La Palestina è tornata ad essere sulle pagine dei giornali, dopo le aberranti dichiarazioni di Nethanyahu per cui l’Olocausto sarebbe in fin dei conti da imputare ai palestinesi: la ciliegina sulla torta dopo mesi in cui la violenza israeliana nei territori si è moltiplicata, con le provocazioni incessanti sulla Spianata delle Moschee, chiusa ai palestinesi ma diventata passerella per coloni e esercito; con gli attacchi dei coloni ai villaggi palestinesi, come quello che quest’estate ha bruciato vivo il piccolo Ali, 18 mesi, e ucciso per le ustioni entrambi i suoi genitori; con i raid dell’esercito israeliano su Gaza, nelle città e nei campi profughi, come ad Aida, Betlemme, dove un cecchino israeliano a ucciso “per caso” un bambino palestinese mentre tornava a casa da scuola; con la demolizione delle case di chiunque venga considerato un pericolo da Israele, in una punizione collettiva completamente arbitraria che colpisce interi nuclei famigliari…

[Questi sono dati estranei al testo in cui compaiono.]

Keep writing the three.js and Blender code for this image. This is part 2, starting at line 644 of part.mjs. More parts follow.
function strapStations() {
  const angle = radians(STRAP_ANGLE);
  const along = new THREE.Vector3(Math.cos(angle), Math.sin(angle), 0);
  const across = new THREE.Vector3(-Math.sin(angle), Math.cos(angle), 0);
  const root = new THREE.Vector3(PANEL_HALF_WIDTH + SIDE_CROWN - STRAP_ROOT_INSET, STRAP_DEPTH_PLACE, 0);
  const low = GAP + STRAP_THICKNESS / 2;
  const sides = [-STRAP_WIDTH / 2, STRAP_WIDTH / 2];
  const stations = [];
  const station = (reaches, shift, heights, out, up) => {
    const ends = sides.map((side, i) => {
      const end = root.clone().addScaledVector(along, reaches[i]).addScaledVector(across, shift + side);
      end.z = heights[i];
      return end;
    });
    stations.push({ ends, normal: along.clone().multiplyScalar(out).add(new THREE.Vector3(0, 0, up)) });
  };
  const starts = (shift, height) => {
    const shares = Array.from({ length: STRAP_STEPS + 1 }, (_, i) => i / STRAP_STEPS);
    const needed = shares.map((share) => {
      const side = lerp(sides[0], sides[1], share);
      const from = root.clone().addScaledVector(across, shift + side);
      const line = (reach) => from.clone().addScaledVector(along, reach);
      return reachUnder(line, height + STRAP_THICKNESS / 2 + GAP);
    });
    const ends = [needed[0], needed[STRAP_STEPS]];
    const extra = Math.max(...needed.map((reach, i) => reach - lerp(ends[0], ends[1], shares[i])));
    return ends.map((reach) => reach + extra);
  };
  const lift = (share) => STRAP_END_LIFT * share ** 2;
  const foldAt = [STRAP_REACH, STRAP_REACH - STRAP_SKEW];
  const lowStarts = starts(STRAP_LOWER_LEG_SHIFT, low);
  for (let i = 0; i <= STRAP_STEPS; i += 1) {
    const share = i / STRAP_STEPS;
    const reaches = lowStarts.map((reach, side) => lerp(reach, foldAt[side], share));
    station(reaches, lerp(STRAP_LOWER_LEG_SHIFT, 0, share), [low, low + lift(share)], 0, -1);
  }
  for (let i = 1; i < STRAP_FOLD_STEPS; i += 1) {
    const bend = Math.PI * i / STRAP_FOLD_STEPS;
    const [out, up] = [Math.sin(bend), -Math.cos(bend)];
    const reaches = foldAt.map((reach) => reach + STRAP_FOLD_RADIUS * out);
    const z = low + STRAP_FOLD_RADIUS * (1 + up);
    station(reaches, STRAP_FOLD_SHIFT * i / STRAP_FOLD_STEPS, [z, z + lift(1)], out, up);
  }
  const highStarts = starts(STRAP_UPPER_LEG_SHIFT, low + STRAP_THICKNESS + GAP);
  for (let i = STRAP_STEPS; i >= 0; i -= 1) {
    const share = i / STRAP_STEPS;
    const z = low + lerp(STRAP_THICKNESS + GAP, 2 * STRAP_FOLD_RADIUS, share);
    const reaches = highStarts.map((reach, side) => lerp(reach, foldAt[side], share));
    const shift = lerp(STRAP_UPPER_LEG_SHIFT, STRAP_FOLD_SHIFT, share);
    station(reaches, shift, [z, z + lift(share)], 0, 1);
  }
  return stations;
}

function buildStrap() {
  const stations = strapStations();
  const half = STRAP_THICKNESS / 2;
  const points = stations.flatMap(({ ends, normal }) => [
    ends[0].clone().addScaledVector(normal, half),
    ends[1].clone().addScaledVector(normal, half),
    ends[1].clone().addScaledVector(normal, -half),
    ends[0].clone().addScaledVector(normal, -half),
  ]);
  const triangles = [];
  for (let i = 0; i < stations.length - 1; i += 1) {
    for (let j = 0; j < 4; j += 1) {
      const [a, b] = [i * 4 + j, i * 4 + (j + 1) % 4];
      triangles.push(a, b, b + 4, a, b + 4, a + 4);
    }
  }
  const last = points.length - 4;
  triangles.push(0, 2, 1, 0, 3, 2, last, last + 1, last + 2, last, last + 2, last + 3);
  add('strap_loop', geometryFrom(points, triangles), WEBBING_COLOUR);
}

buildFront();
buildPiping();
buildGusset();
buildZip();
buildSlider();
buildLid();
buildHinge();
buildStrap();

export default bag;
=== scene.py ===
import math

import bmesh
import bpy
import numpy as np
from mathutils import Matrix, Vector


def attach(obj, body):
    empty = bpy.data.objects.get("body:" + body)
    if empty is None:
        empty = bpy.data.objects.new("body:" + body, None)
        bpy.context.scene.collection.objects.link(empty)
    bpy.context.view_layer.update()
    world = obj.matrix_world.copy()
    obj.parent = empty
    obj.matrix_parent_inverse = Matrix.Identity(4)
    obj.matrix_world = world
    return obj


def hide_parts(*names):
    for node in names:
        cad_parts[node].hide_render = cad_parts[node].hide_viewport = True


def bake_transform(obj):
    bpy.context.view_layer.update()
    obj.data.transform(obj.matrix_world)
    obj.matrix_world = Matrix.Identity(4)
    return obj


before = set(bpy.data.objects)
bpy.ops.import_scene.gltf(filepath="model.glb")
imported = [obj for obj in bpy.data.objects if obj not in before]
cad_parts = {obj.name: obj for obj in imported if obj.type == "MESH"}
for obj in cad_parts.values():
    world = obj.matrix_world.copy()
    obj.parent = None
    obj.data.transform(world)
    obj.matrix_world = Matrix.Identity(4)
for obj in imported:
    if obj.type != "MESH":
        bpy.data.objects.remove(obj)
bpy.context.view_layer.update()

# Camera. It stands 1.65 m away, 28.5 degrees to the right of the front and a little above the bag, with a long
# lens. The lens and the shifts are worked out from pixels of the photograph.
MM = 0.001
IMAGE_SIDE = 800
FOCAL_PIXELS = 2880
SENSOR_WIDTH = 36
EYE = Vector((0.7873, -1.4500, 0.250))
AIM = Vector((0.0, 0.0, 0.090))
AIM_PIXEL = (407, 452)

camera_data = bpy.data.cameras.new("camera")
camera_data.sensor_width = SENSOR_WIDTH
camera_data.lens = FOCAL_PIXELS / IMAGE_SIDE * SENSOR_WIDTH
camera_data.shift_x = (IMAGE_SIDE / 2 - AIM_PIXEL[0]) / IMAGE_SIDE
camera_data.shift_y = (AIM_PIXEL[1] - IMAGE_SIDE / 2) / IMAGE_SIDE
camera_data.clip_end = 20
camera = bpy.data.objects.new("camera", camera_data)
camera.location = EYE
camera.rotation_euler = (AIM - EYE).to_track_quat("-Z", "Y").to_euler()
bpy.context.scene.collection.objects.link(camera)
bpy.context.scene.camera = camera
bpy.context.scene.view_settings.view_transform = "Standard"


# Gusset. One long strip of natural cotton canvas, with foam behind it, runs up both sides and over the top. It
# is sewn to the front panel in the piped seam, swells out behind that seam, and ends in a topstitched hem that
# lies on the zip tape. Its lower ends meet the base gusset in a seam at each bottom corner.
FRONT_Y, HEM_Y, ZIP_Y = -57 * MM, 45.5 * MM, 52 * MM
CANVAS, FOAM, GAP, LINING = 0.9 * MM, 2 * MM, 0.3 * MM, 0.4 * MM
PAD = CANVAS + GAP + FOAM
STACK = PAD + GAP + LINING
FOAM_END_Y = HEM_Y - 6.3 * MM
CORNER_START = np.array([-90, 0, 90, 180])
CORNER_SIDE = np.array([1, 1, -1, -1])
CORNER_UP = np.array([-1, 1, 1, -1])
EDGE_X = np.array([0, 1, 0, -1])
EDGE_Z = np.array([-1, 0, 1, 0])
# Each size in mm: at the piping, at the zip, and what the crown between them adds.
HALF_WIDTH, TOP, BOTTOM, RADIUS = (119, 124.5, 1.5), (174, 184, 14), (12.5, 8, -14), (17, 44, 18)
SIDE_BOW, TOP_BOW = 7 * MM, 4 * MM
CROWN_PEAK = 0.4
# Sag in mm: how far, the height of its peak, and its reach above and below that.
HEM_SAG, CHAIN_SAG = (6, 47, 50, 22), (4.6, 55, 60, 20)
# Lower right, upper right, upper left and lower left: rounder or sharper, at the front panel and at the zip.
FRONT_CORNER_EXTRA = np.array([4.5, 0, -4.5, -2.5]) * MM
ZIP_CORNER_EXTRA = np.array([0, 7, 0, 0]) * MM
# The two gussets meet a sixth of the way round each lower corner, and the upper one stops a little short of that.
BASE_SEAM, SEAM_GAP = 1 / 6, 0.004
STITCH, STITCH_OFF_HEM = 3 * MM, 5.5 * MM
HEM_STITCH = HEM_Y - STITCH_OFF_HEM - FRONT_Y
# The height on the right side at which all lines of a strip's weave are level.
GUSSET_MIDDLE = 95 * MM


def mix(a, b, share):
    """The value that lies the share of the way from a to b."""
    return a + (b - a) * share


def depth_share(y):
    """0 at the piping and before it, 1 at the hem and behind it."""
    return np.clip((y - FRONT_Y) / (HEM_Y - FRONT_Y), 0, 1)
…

Violenze che si sommano a quelle quotidiane di un’occupazione che dura ormai da quasi settant’anni e che attacca ogni giorno, con una guerra a bassa intensità ma quotidiana, espropriando terre, distruggendo case e falde acquifere, per costruire gli insediamenti illegali della “Grande Israele”, per fare spazio al muro di segregazione che serve solo ad annettere nuovi territori, alla faccia del diritto internazionale.
In questi giorni la Palestina torna sulle prime pagine dei giornali, per le rivolte e le manifestazioni che stanno scuotendo i territori, per le giovani ed i giovani che tornano nelle piazze, contro i posti di blocco, contro il muro. L’occupazione rimane sullo sfondo, con una certa riluttanza dei comunicatori di mestiere a ricordare al mondo che, quando ogni diritto ti viene negato, quando generazioni intere sono costrette a vivere in uno stato di apartheid che nega loro la stessa dignità di esseri umani, allora ribellarsi non è solo giusto, ma necessario, l’unica risposta possibile, l’unica strategia di sopravvivenza.
Non ci importa di chiamarla intifada, termine che poi in arabo altro non vuol dire se non ribellione: sappiamo che, comunque la chiameranno, saremo al fianco di quelle ragazze e di quei ragazzi, di quegli uomini e di quelle donne che raccolgono pietre ai margini delle strade contro uno degli eserciti più potenti e meglio armati del mondo, che contro quell’esercito mettono in gioco i loro corpi, il loro futuro.
Ancora una volta saremo al fianco di chi lotta per l’autodeterminazione propria e del proprio popolo, per il diritto a scegliere cosa fare del proprio futuro, per muoversi liberi sulla propria terra, al fianco di quei corpi che ogni giorno tentano di forzare i checkpoint, di abbattere il muro e l’apartheid che rappresenta, affermando che l’unica cosa da fermare sono la guerra e l’occupazione, di sicuro non le persone.